Thinking “More Components” Means “More Advanced”

More components do not necessarily mean a better system; they may just make maintenance harder.

Upgrading Architectures Without Evaluation

Without evaluation, you cannot tell whether the upgrade is a real improvement or just “something that looks more complicated.”

Evidence to Keep

Keep this page’s proof of learning as a small evidence card:

Query: one user question or test case
Retrieved Chunks: chunk ids, scores, and source titles
Answer: final response with citation or source note
Failure Check: missing evidence, wrong chunk, stale doc, or unsupported claim
Next Action: chunking, embedding, reranking, prompt, or eval change

Summary

The most important takeaway from this section is:

Advanced RAG is not about showing off.

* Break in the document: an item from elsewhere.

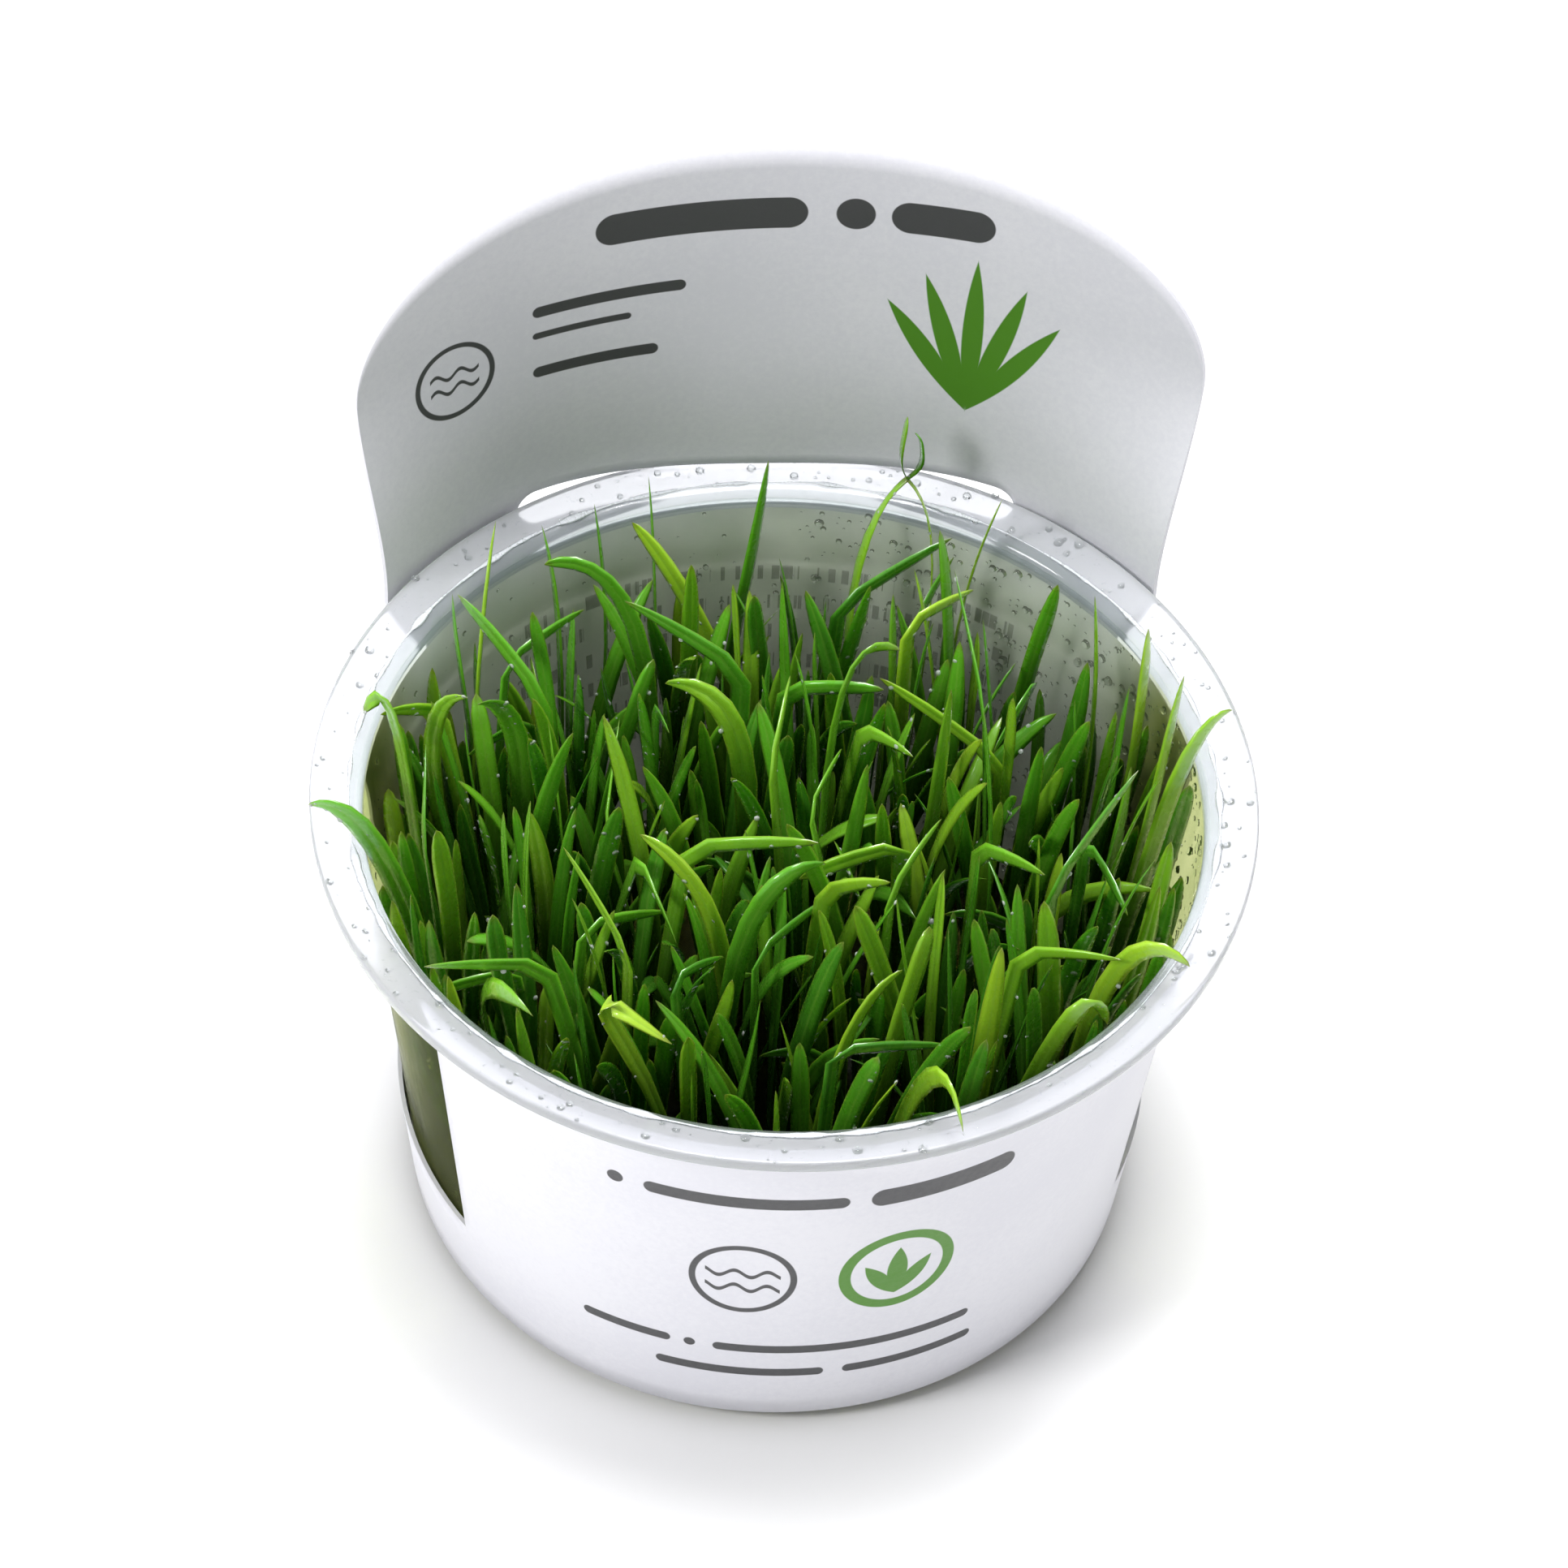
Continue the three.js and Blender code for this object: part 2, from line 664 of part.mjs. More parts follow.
addPiece('cup', cupGeometry(), cupPlastic);
addPiece('gel', gelGeometry(), gelMaterial);
addPiece('sleeve', sleeveGeometry(), cardMaterial);

const crowns = crownPlaces();
const leaves = growLeaves(crowns);
crowns.forEach((place, crown) => {
  const name = `plantlet_${String(crown + 1).padStart(2, '0')}`;
  const own = leaves.filter((leaf) => leaf.crown === crown);
  addPiece(name, plantletGeometry(place, own), leafMaterials[crown % leafMaterials.length]);
});

export default object;
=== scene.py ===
# %% [markdown]
# # A culture cup of small grass-like water plants
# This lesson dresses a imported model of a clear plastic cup. Plants grow in it on a nutrient
# gel, and a white card sleeve with a tall header goes round it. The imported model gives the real
# sizes in metres. Each step below makes one piece or one finish and says why it is made that way.

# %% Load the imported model
import math

import bpy
import numpy as np
from mathutils import Matrix, Vector


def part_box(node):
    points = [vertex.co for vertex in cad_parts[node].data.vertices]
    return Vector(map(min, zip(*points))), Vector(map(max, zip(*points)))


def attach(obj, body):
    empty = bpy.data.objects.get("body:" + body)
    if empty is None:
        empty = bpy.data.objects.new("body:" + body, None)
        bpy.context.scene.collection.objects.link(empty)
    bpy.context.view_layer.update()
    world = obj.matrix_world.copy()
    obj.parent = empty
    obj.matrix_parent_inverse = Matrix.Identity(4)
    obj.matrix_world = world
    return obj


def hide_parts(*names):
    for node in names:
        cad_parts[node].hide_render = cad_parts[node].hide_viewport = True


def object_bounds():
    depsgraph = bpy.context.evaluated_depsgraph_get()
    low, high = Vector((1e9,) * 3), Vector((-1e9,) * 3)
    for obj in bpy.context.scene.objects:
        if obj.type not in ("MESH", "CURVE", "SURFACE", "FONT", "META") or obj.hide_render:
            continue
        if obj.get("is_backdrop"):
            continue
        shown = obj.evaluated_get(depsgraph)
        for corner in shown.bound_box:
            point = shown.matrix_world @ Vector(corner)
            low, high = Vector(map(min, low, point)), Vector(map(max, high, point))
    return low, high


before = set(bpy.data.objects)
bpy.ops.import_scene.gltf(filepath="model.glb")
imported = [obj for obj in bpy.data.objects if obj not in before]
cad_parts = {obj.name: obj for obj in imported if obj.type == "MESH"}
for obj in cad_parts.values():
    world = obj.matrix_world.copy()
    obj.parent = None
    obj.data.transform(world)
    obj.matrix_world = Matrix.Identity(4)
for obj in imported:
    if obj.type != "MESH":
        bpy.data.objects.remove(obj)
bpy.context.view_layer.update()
MM = 0.001

# %% [markdown]
# ## The camera
# The cup is seen from above at about 48 degrees, a little from its left, with a long lens, so
# that its rim is nearly a true ellipse. The camera's three axes are worked out from the azimuth,
# the elevation and a small roll, which is clearer than a rotation in Euler angles.

# %% Camera
RIM_LEVEL = 57.5 * MM
VIEW_AZIMUTH = math.radians(-6.7)
VIEW_ELEVATION = math.radians(48.23)
VIEW_ROLL = math.radians(3.14)
VIEW_DISTANCE = 567.2 * MM
VIEW_OFFSET = (-0.16 * MM, 0.90 * MM)
LENS = 123.6


def camera_axes(azimuth, elevation):
    """Right, up and back of a camera that looks at the cup's axis."""
    back = Vector((math.sin(azimuth) * math.cos(elevation),
                   -math.cos(azimuth) * math.cos(elevation), math.sin(elevation)))
    right = Vector((math.cos(azimuth), math.sin(azimuth), 0))
    return right, back.cross(right), back


right, up, back = camera_axes(VIEW_AZIMUTH, VIEW_ELEVATION)
camera_data = bpy.data.cameras.new("camera")
camera_data.lens = LENS
camera_data.sensor_width = 36
camera_data.clip_start = 0.02
camera_data.clip_end = 20
camera = bpy.data.objects.new("camera", camera_data)
bpy.context.scene.collection.objects.link(camera)
place = Vector((0, 0, RIM_LEVEL)) + back * VIEW_DISTANCE
place += right * VIEW_OFFSET[0] + up * VIEW_OFFSET[1]
rolled_right = right * math.cos(VIEW_ROLL) + up * math.sin(VIEW_ROLL)
rolled_up = back.cross(rolled_right)
turn = Matrix((rolled_right, rolled_up, back)).transposed()
camera.matrix_world = Matrix.Translation(place) @ turn.to_4x4()
bpy.context.scene.camera = camera
print("camera in mm:", [round(v / MM, 1) for v in place])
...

It is about giving the system a smarter way to organize retrieval when basic RAG cannot cover complex questions.

Polishing a simple architecture first, and then deciding whether to upgrade, is usually the more mature engineering path.

Exercises

Add a “course content knowledge base” to the routing example and extend the route_query() rules.
Think about your own project: is there any data that would actually be better suited to SQL / API queries rather than pure text retrieval?
Try to come up with a question that can only be answered with multi-hop retrieval.

Project reference and review notes

A good route should send syllabus, lesson, and exercise questions to the course content knowledge base while keeping account, payment, or policy questions on their own routes. Route decisions should be easy to inspect.
Structured facts such as order status, enrollment records, inventory, permissions, grades, and live prices are often better served by SQL or APIs. Text retrieval is better for explanations, policies, manuals, and long-form knowledge.
A multi-hop question needs evidence from more than one place, such as “Which lesson teaches vector databases, and what project later uses that concept?” One retrieval finds the lesson, another finds the project connection.